- Jagadulla Location in Nepal
- Coordinates: 29°03′N 82°33′E﻿ / ﻿29.050°N 82.550°E
- Country: Nepal
- Province: Karnali Province
- District: Dolpa
- Wards: 6
- Established: 10 March 2017

Government
- • Type: Rural Council
- • Chairperson: Mr.Narshingh Rokaya (NCP)
- • Vice-chairperson: Mrs.Amrita Lama (NCP)

Area
- • Total: 83.3 km^{2} (32.2 sq mi)

Population (2011)
- • Total: 2,273
- • Density: 27/km^{2} (71/sq mi)
- Time zone: UTC+5:45 (NST)
- Headquarter: majhgaun
- Website: jagdullamun.gov.np

= Jagadulla Rural Municipality =

Rural Municipality in Karnali Province, Nepal

Jagadulla (जगदुल्ला गाउँपालिका) is a rural municipality located in Dolpa District of Karnali Province of Nepal.
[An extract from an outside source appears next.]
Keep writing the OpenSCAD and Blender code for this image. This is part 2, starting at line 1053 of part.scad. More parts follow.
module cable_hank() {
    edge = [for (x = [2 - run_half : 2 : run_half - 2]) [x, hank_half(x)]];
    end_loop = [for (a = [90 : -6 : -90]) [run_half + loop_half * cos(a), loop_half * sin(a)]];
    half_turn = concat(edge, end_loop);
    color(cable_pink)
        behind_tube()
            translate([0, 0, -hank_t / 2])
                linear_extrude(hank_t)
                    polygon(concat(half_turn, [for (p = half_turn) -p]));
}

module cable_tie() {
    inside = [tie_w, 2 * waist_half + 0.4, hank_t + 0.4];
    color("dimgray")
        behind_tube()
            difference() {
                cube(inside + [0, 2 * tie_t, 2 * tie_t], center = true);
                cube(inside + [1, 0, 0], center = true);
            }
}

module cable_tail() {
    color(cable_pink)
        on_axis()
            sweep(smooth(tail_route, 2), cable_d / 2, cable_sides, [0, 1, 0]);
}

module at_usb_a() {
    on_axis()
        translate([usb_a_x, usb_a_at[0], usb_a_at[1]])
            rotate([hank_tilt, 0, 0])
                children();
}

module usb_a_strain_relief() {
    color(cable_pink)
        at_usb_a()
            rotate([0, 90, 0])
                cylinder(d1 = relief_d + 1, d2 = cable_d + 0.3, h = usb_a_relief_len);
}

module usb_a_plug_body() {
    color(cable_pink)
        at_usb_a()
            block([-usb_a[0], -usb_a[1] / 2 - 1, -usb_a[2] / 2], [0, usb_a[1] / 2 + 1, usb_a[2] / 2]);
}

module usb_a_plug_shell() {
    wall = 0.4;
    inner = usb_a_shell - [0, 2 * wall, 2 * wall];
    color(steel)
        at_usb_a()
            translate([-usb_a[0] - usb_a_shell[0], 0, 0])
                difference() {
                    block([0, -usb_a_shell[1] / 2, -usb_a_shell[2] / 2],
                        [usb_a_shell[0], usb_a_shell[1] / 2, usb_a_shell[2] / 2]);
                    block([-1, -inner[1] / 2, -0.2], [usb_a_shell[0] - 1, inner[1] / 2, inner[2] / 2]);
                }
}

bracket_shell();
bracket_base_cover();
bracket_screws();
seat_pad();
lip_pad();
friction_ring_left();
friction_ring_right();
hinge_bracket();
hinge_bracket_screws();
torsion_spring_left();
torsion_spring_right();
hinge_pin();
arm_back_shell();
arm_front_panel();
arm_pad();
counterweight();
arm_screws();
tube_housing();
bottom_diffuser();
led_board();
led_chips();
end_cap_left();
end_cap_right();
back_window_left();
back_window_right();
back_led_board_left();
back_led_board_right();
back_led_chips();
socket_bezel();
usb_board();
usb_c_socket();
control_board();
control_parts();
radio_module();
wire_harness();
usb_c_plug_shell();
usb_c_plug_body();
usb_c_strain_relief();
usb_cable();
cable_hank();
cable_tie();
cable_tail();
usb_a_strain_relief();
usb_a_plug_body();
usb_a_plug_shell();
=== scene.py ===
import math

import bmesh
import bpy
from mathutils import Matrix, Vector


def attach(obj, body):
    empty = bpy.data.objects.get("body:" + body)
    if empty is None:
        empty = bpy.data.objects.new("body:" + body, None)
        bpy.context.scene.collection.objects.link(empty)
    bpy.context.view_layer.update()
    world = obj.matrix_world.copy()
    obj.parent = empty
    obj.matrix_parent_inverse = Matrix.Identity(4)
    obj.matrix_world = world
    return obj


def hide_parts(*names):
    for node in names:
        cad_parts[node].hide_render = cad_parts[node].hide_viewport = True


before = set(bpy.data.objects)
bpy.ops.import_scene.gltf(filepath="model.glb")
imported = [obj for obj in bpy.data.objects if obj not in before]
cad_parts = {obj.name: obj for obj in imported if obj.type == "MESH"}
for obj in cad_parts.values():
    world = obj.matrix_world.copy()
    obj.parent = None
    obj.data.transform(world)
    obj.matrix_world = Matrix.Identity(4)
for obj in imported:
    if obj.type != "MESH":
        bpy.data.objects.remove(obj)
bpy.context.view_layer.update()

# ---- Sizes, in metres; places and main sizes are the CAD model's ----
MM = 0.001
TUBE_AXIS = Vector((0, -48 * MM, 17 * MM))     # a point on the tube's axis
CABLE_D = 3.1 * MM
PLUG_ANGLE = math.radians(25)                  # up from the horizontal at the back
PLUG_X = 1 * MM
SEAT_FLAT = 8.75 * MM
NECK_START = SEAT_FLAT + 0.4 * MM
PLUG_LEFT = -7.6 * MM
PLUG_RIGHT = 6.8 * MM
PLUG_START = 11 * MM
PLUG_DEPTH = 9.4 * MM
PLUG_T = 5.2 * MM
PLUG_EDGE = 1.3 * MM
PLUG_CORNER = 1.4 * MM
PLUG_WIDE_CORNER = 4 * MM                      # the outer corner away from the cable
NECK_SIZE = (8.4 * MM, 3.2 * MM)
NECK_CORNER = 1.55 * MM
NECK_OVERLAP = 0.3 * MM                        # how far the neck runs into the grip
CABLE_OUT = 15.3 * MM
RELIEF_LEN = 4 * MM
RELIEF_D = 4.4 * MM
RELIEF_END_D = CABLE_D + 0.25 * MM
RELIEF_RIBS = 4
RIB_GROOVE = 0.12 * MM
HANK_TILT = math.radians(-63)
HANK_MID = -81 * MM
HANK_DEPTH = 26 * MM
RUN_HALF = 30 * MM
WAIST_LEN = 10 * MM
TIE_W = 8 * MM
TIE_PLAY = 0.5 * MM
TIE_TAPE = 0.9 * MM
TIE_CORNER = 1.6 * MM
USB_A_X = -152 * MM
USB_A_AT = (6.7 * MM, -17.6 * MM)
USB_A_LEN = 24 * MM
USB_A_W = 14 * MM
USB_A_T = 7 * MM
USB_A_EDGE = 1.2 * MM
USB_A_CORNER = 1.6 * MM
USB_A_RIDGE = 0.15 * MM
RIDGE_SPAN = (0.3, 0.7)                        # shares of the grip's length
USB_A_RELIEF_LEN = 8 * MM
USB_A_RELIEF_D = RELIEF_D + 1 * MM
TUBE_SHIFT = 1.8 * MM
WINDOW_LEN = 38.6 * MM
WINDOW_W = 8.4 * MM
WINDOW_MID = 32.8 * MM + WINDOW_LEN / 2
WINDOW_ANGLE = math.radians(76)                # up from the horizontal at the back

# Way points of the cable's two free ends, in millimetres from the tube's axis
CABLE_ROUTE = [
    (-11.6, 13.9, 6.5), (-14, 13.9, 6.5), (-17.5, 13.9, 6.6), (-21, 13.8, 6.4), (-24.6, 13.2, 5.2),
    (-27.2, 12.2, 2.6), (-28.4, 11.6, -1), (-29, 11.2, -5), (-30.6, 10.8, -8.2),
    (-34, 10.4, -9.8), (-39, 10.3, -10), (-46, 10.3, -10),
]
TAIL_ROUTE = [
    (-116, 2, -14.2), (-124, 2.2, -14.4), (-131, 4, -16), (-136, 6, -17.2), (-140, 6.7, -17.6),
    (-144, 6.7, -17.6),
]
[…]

The rural municipality is divided into total 6 wards and the headquarters of the rural municipality is situated at Majhagau.

==Demographics==
At the time of the 2011 Nepal census, 89.4% of the population in Jagadulla Rural Municipality spoke Nepali, 9.2% Sherpa and 1.1% Tamang as their first language; 0.3% spoke other languages.

In terms of ethnicity/caste, 52.5% were Chhetri, 24.2% Kami, 9.3% Bhote, 5.2% Tamang, 4.2% Magar, 3.3% Thakuri, 1.0% Damai/Dholi and 0.3% others.

In terms of religion, 83.5% were Hindu and 16.5% Buddhist.